Please quote exactly the lines below from the line containing "sockets = body_cutters(shop)" to the line containing "bpy.context.scene.collection.objects.link(empty)", both lines included, and nothing else.

Material provided:
----
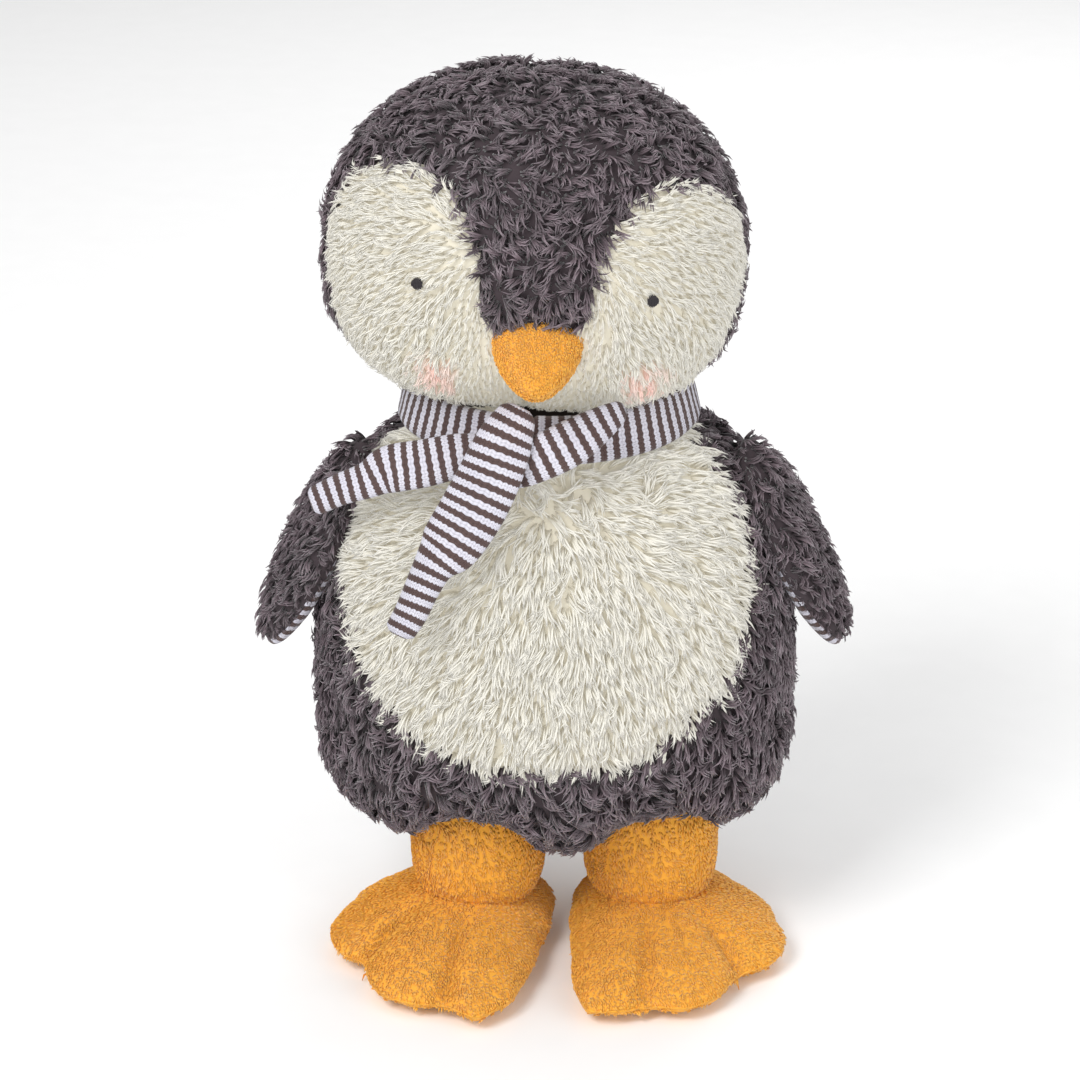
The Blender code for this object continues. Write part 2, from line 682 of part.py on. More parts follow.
def toe_seam_points(side, angle_deg):
    """A line over the upper between two toes, just above its surface."""
    splay = FOOT_SPLAY_LEFT_DEG if side > 0 else FOOT_SPLAY_RIGHT_DEG
    angle = math.radians(angle_deg + splay)
    low = SOLE_THICKNESS + FILL_GAP
    reach = foot_reach(angle_deg)
    points = []
    for step in range(6):
        distance = TOE_SEAM_START + TOE_SEAM_LENGTH * step / 5
        share = min(distance / reach, 0.97)
        rise = (FOOT_HEIGHT - low - FOOT_TOE_DROP * share) * math.sqrt(1 - share * share)
        lift = TOE_THREAD_R + 3 * FILL_GAP
        points.append(Vector((
            LEG_MIDDLE_X + side * (LEG_SPREAD + distance * math.sin(angle)),
            LEG_Y - distance * math.cos(angle),
            low + rise + lift,
        )))
    return points


def thread_mesh(name, points, radius):
    curve = bpy.data.curves.new(name, "CURVE")
    curve.dimensions = "3D"
    curve.bevel_depth = radius
    curve.bevel_resolution = 1
    curve.use_fill_caps = True
    spline = curve.splines.new("POLY")
    spline.points.add(len(points) - 1)
    for knot, point in zip(spline.points, points):
        knot.co = (*point, 1.0)
    obj = bpy.data.objects.new(name, curve)
    bpy.context.scene.collection.objects.link(obj)
    return baked_mesh(obj)


def foot_pieces(shop, side, label, pivot):
    socket_at = (LEG_MIDDLE_X + side * LEG_SPREAD, LEG_Y, ANKLE_Z)
    socket = shop.cutter(label + "_ankle_socket", ball_mesh("socket", socket_at, ANKLE_R + ANKLE_SOCKET_GAP))
    wall = SHORT_PLUSH_WALL
    inside = shop.cutter(label + "_foot_inside", foot_mesh("inside", side, wall, skirt=wall))
    upper = shop.add(label + "_foot_upper", foot_mesh("upper", side, 0.0), "orange_plush", pivot)
    cut(upper, inside)
    cut(upper, socket)
    filling = shop.add(label + "_foot_stuffing", foot_mesh("fill", side, wall + FILL_GAP), "filling", pivot)
    cut(filling, socket)
    shop.add(label + "_foot_sole", sole_mesh("sole", side), "orange_plush", pivot)
    for index, angle in enumerate(TOE_SEAM_ANGLES, 1):
        name = f"{label}_toe_stitch_{index}"
        mesh = thread_mesh(name, toe_seam_points(side, angle), TOE_THREAD_R)
        shop.add(name, mesh, "orange_plush", pivot)


# ---------------------------------------------------------------- wings

def wing_pivot(side):
    return (side * (BODY.half_width_at(WING_PIVOT_Z) + WING_STANDOFF), WING_PIVOT_Y, WING_PIVOT_Z)


def wing_place(side):
    """From the wing's own frame (length -Z, width Y, outer face +X) to the body's."""
    out = Matrix.Rotation(math.radians(-side * WING_OUT_DEG), 4, "Y")
    twist = Matrix.Rotation(math.radians(side * WING_TWIST_DEG), 4, "Z")
    flip = Matrix.Diagonal((side, 1, 1, 1))
    return Matrix.Translation(wing_pivot(side)) @ out @ twist @ flip


def wing_mesh(name, side, inset):
    """A leaf: narrow at the shoulder, widest past the middle, round at the tip."""
    bm = bmesh.new()
    bmesh.ops.create_uvsphere(bm, u_segments=16, v_segments=10, radius=1.0)
    half = WING_LENGTH / 2
    for vert in bm.verts:
        unit = vert.co.normalized()
        along = (1 - unit.z) / 2
        square = (abs(unit.x) ** 2.2 + abs(unit.y) ** 2.2 + abs(unit.z) ** 2.6) ** (-1 / 2.4)
        unit = unit * square
        swell = math.sin(math.pi * along * 0.92)
        fullness = WING_SHOULDER + WING_SWELL * swell - WING_TIP_TAPER * along
        vert.co = Vector((
            unit.x * (WING_HALF_THICKNESS - inset),
            unit.y * (WING_HALF_WIDTH - inset) * fullness,
            unit.z * (half - inset) - half + WING_HALF_THICKNESS,
        ))
    bmesh.ops.transform(bm, matrix=wing_place(side), verts=bm.verts[:])
    return mesh_from(bm, name)


def wing_pieces(shop, side, label, pivot):
    inside = shop.cutter(label + "_wing_inside", wing_mesh("inside", side, WING_WALL))
    body = shop.cutter(label + "_wing_body", BODY.mesh("body", -REST_GAP))
    reach = 130 * MM
    halves = (("outer", SEAM_GAP / 2, reach, "dark_plush"), ("lining", -reach, -SEAM_GAP / 2, "jersey"))
    for part, low, high, finish in halves:
        block = block_mesh("half", (low, -reach, -reach), (high, reach, reach))
        block.transform(wing_place(side))
        bm = bmesh.new()
        bm.from_mesh(block)
        half = shop.cutter(f"{label}_wing_{part}_side", mesh_from(bm, "half"))
        skin = shop.add(f"{label}_wing_{part}", wing_mesh(part, side, 0), finish, pivot)
        cut(skin, inside)
        cut(skin, half, "INTERSECT")
        cut(skin, body)
    fill_form = wing_mesh("fill", side, WING_WALL + FILL_GAP)
    filling = shop.add(label + "_wing_stuffing", fill_form, "filling", pivot)
    cut(filling, body)


# ---------------------------------------------------------------- scarf

def scarf_band(shop):
    """The rolled strip round the neck, lower at the front."""
    bm = bmesh.new()
    around, section = 26, 8
    bmesh.ops.create_grid(bm, x_segments=around, y_segments=section, size=0.5)
    for vert in bm.verts:
        turn = 2 * math.pi * (vert.co.x + 0.5)
        roll = 2 * math.pi * (vert.co.y + 0.5)
        outward = Vector((math.cos(turn), math.sin(turn), 0))
        middle = Vector((
            NECK_X + SCARF_RING_X * outward.x,
            SCARF_RING_Y * outward.y,
            SCARF_RING_Z - SCARF_FRONT_SAG * max(-outward.y, 0),
        ))
        vert.co = middle + outward * SCARF_HALF_THICKNESS * math.cos(roll)
        vert.co.z += SCARF_HALF_HEIGHT * math.sin(roll)
    bmesh.ops.remove_doubles(bm, verts=bm.verts[:], dist=0.01 * MM)
    shop.add("scarf_band", mesh_from(bm, "scarf_band"), "jersey")


def scarf_knot(shop):
    centre = Vector((KNOT_X, -(BODY_HALF_DEPTH - KNOT_BEHIND_FRONT), SCARF_RING_Z + KNOT_ABOVE_RING))
    bm = bmesh.new()
    bmesh.ops.create_uvsphere(bm, u_segments=14, v_segments=8, radius=1.0)
    for vert in bm.verts:
        unit = vert.co.normalized()
        square = sum(abs(part) ** 2.8 for part in unit) ** (-1 / 2.8)
        vert.co = centre + Vector(unit[i] * square * KNOT_HALF[i] for i in range(3))
    shop.add("scarf_knot", mesh_from(bm, "scarf_knot"), "jersey")


def tail_route(tail):
    """The tail's own points in body coordinates."""
    front = Vector((0, -BODY_HALF_DEPTH, SCARF_RING_Z))
    return [front + Vector((x, -ahead, z)) * MM for x, ahead, z in tail]


def tail_mesh(name, route, widths):
    """A flat strip along its route; its width lies across the route, in the XZ plane."""
    columns, rows = 2, len(route) - 1
    bm = bmesh.new()
    bmesh.ops.create_grid(bm, x_segments=columns, y_segments=rows, size=0.5)
    for vert in bm.verts:
        index = round((vert.co.y + 0.5) * rows)
        before, after = route[max(index - 1, 0)], route[min(index + 1, rows)]
        along = after - before
        across = Vector((-along.z, 0, along.x)).normalized()
        vert.co = route[index] + across * widths[index] * MM * vert.co.x
    obj = bpy.data.objects.new(name, mesh_from(bm, name))
    bpy.context.scene.collection.objects.link(obj)
    solid = obj.modifiers.new("wall", "SOLIDIFY")
    solid.thickness = TAIL_THICKNESS
    solid.offset = 0
    bevel = obj.modifiers.new("edge", "BEVEL")
    bevel.width = TAIL_THICKNESS * 0.3
    bevel.segments = 1
    return baked_mesh(obj)


def scarf_tails(shop):
    tails = (("front", FRONT_TAIL, FRONT_TAIL_WIDTHS), ("side", SIDE_TAIL, SIDE_TAIL_WIDTHS))
    for label, tail, widths in tails:
        route = tail_route(tail)
        pivot = shop.pivot(label + "_tail_axis", route[0])
        shop.add("scarf_tail_" + label, tail_mesh("tail", route, widths), "jersey", pivot)


# ---------------------------------------------------------------- assembly

def main():
    clear_scene()
    shop = Workshop()
    neck_at = (NECK_X, 0, NECK_Z)
    turn = shop.pivot("neck_turn_axis", neck_at)
    tilt = shop.pivot("neck_tilt_axis", neck_at)
    nod = shop.pivot("head_nod_axis", neck_at)

    sockets = body_cutters(shop)
    body_pieces(shop, sockets)
    care_label(shop)
    neck_pieces(shop, turn, tilt)
    head_pieces(shop, nod, sockets[0])
    beak_pieces(shop, nod)
    eyes(shop, nod)
    for side, label in ((1, "left"), (-1, "right")):
        hip = shop.pivot(label + "_hip_axis", hip_centre(side))
        ankle = shop.pivot(label + "_ankle_axis", (LEG_MIDDLE_X + side * LEG_SPREAD, LEG_Y, ANKLE_Z))
        wing = shop.pivot(label + "_wing_axis", wing_pivot(side))
        leg_pieces(shop, side, label, hip)
        foot_pieces(shop, side, label, ankle)
        wing_pieces(shop, side, label, wing)
    scarf_band(shop)
    scarf_knot(shop)
    scarf_tails(shop)


main()
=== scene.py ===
# %% [markdown]
# # A plush penguin with a knotted jersey scarf
# The toy is sewn from three fabrics: a long curly dark plush, a long silky cream plush and a short
# orange plush, with a striped jersey for the scarf and the wing linings. The working model gives the
# size, the place and the joints of every piece. This script puts the real surfaces on that frame.

# %% Load the frame
import json
import math

import bmesh
import bpy
import numpy as np
from mathutils import Matrix, Vector, noise
from mathutils.bvhtree import BVHTree
from mathutils.kdtree import KDTree


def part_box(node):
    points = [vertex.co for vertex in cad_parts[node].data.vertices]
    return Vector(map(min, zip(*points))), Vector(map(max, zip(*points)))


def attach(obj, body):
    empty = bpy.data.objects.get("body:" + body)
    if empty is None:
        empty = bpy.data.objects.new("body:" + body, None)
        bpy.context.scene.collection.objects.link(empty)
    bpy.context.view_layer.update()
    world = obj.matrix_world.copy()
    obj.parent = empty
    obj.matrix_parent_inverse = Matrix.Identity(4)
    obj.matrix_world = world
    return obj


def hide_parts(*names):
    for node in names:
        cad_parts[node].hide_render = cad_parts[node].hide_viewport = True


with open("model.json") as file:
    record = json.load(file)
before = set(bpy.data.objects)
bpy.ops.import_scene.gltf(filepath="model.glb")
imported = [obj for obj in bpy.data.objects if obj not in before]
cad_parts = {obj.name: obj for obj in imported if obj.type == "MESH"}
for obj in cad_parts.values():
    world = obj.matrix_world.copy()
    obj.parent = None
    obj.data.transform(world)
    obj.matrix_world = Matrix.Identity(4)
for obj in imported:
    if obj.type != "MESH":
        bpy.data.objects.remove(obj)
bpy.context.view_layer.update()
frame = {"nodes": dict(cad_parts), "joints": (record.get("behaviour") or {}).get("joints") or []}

MM = 0.001
nodes = frame["nodes"]
joint_at = {joint["name"]: Vector(joint["pos_m"]) for joint in frame["joints"]}

# %% [markdown]
# ## Camera, floor and light
# The toy is seen from the front and a little from above, through a long lens, as in a studio. The
# light is soft from all round, with a broad key from the upper left, so that every lock of the plush
# shows a light side and a dark side. The camera comes first, because it decides how much detail shows.

# %% Camera, floor and light
AXIS_Y = joint_at["head_turn"].y
VIEW_DISTANCE = 1.15
VIEW_ELEVATION = math.radians(23)
VIEW_WIDTH = 0.367            # what the frame takes in at the toy's distance
VIEW_TARGET = Vector((-0.005, AXIS_Y, 0.143))

camera = bpy.data.objects.new("camera", bpy.data.cameras.new("camera"))
bpy.context.scene.collection.objects.link(camera)
back = Vector((0, -math.cos(VIEW_ELEVATION), math.sin(VIEW_ELEVATION)))
camera.location = VIEW_TARGET + back * VIEW_DISTANCE
camera.rotation_euler = back.to_track_quat("Z", "Y").to_euler()
camera.data.sensor_width = 36
camera.data.lens = 36 * VIEW_DISTANCE / VIEW_WIDTH
bpy.context.scene.camera = camera


def area_light(name, place, size, power):
    light = bpy.data.objects.new(name, bpy.data.lights.new(name, "AREA"))
    light.data.size = size
    light.data.energy = power
    light.location = place
    light.rotation_euler = (Vector(place) - VIEW_TARGET).to_track_quat("Z", "Y").to_euler()
    bpy.context.scene.collection.objects.link(light)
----
The answer:
    sockets = body_cutters(shop)
    body_pieces(shop, sockets)
    care_label(shop)
    neck_pieces(shop, turn, tilt)
    head_pieces(shop, nod, sockets[0])
    beak_pieces(shop, nod)
    eyes(shop, nod)
    for side, label in ((1, "left"), (-1, "right")):
        hip = shop.pivot(label + "_hip_axis", hip_centre(side))
        ankle = shop.pivot(label + "_ankle_axis", (LEG_MIDDLE_X + side * LEG_SPREAD, LEG_Y, ANKLE_Z))
        wing = shop.pivot(label + "_wing_axis", wing_pivot(side))
        leg_pieces(shop, side, label, hip)
        foot_pieces(shop, side, label, ankle)
        wing_pieces(shop, side, label, wing)
    scarf_band(shop)
    scarf_knot(shop)
    scarf_tails(shop)


main()
=== scene.py ===
# %% [markdown]
# # A plush penguin with a knotted jersey scarf
# The toy is sewn from three fabrics: a long curly dark plush, a long silky cream plush and a short
# orange plush, with a striped jersey for the scarf and the wing linings. The working model gives the
# size, the place and the joints of every piece. This script puts the real surfaces on that frame.

# %% Load the frame
import json
import math

import bmesh
import bpy
import numpy as np
from mathutils import Matrix, Vector, noise
from mathutils.bvhtree import BVHTree
from mathutils.kdtree import KDTree


def part_box(node):
    points = [vertex.co for vertex in cad_parts[node].data.vertices]
    return Vector(map(min, zip(*points))), Vector(map(max, zip(*points)))


def attach(obj, body):
    empty = bpy.data.objects.get("body:" + body)
    if empty is None:
        empty = bpy.data.objects.new("body:" + body, None)
        bpy.context.scene.collection.objects.link(empty)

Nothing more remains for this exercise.